_SUPPLIED INFORMATION_:
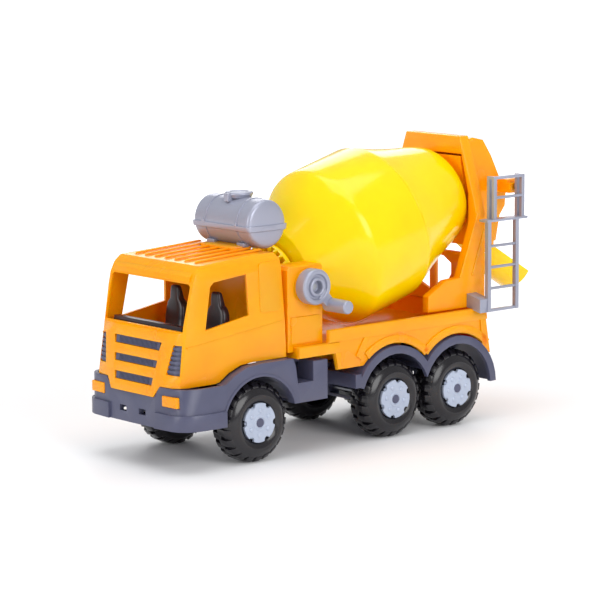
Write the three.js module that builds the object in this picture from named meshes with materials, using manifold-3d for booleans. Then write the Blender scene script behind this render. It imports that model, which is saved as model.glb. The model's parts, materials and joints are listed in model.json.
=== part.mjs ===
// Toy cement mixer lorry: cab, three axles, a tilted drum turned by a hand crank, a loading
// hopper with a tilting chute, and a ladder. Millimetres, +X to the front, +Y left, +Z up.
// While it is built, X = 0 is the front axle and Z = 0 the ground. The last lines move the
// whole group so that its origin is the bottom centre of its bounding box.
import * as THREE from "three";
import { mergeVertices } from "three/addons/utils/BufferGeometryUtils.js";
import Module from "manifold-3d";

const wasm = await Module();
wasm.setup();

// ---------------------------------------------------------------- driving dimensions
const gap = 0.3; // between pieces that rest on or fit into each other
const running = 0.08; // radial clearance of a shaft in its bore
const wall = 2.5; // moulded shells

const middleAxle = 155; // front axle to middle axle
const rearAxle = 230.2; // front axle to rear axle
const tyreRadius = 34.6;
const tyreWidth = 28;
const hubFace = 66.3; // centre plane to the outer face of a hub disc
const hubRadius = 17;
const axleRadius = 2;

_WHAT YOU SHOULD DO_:
Copy in full each line that holds the word "from".

_ANSWER TO THIS TASK_:
Write the three.js module that builds the object in this picture from named meshes with materials, using manifold-3d for booleans. Then write the Blender scene script behind this render. It imports that model, which is saved as model.glb. The model's parts, materials and joints are listed in model.json.
import * as THREE from "three";
import { mergeVertices } from "three/addons/utils/BufferGeometryUtils.js";
import Module from "manifold-3d";